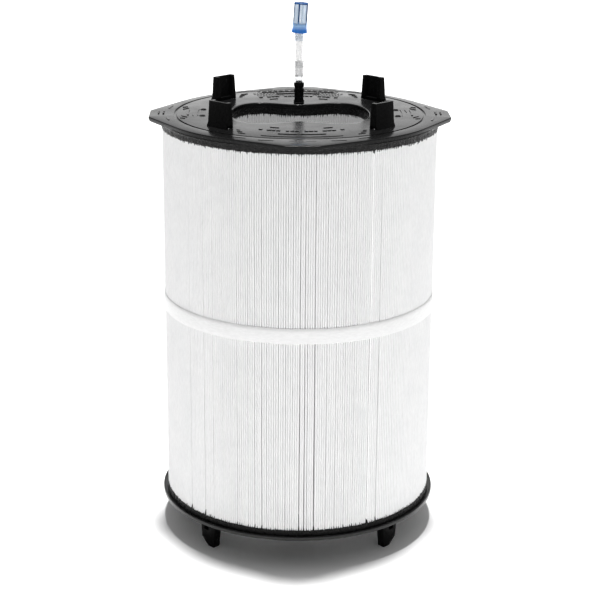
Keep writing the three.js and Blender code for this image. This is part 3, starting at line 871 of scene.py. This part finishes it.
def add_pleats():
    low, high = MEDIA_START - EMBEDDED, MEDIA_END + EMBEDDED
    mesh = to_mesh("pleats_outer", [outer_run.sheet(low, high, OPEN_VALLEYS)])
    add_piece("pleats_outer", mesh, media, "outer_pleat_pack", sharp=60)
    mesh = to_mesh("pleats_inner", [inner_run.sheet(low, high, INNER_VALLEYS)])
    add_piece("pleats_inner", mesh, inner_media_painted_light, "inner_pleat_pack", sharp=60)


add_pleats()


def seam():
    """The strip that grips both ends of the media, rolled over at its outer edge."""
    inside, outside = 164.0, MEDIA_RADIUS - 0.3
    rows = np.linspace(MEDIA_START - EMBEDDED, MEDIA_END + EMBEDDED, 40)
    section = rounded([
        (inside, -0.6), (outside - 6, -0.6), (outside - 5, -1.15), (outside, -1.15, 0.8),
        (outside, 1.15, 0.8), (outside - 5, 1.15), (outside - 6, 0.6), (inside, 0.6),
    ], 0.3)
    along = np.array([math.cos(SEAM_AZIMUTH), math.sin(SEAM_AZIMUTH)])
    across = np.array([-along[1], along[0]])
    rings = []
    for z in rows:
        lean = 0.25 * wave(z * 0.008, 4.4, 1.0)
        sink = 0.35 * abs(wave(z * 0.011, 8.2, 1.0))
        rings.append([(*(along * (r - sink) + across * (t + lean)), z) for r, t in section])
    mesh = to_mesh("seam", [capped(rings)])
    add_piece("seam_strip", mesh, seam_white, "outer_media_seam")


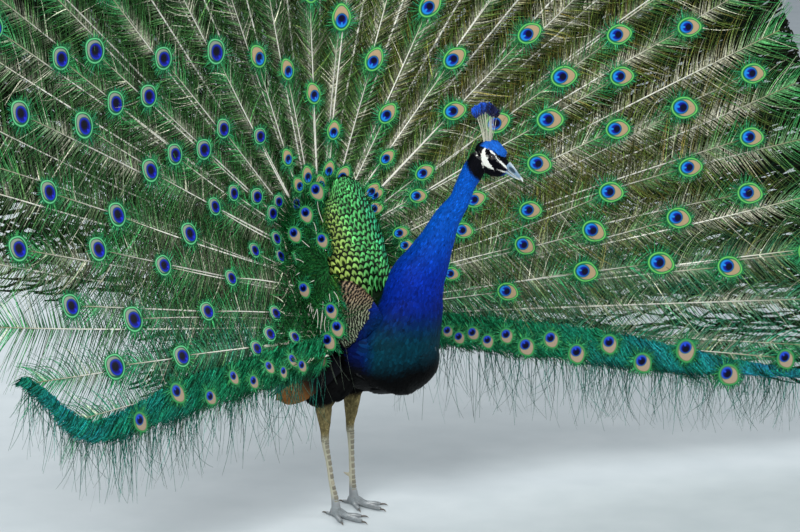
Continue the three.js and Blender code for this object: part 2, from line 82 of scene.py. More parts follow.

-.-.-

Task requirements -> Give all of the entries again, word for word.

Finished exercise ->
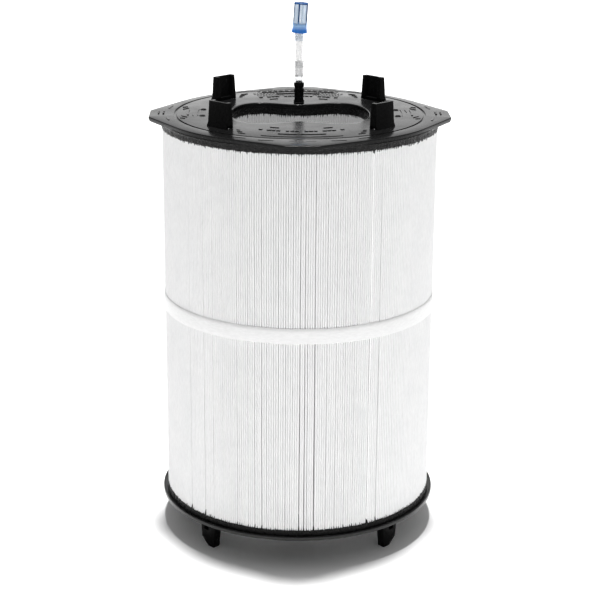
Keep writing the three.js and Blender code for this image. This is part 3, starting at line 871 of scene.py. This part finishes it.
def add_pleats():
    low, high = MEDIA_START - EMBEDDED, MEDIA_END + EMBEDDED
    mesh = to_mesh("pleats_outer", [outer_run.sheet(low, high, OPEN_VALLEYS)])
    add_piece("pleats_outer", mesh, media, "outer_pleat_pack", sharp=60)
    mesh = to_mesh("pleats_inner", [inner_run.sheet(low, high, INNER_VALLEYS)])
    add_piece("pleats_inner", mesh, inner_media_painted_light, "inner_pleat_pack", sharp=60)


add_pleats()


def seam():
    """The strip that grips both ends of the media, rolled over at its outer edge."""
    inside, outside = 164.0, MEDIA_RADIUS - 0.3
    rows = np.linspace(MEDIA_START - EMBEDDED, MEDIA_END + EMBEDDED, 40)
    section = rounded([
        (inside, -0.6), (outside - 6, -0.6), (outside - 5, -1.15), (outside, -1.15, 0.8),
        (outside, 1.15, 0.8), (outside - 5, 1.15), (outside - 6, 0.6), (inside, 0.6),
    ], 0.3)
    along = np.array([math.cos(SEAM_AZIMUTH), math.sin(SEAM_AZIMUTH)])
    across = np.array([-along[1], along[0]])
    rings = []
    for z in rows:
        lean = 0.25 * wave(z * 0.008, 4.4, 1.0)
        sink = 0.35 * abs(wave(z * 0.011, 8.2, 1.0))
        rings.append([(*(along * (r - sink) + across * (t + lean)), z) for r, t in section])
    mesh = to_mesh("seam", [capped(rings)])
    add_piece("seam_strip", mesh, seam_white, "outer_media_seam")


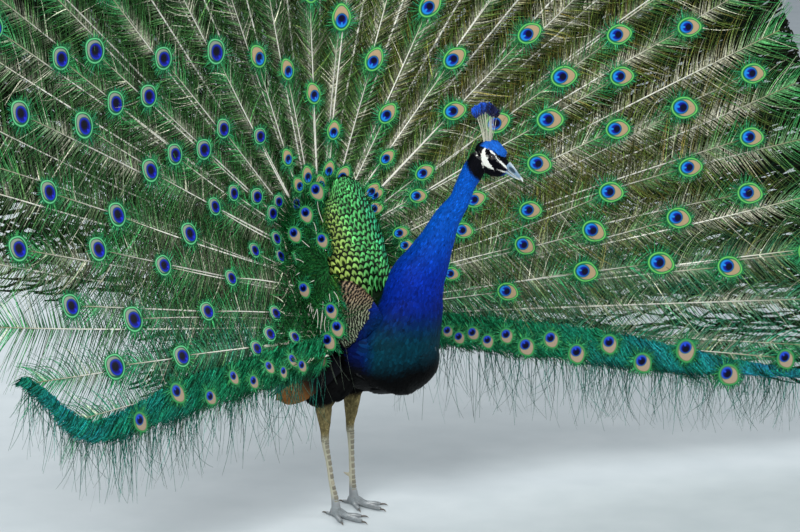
Continue the three.js and Blender code for this object: part 2, from line 82 of scene.py. More parts follow.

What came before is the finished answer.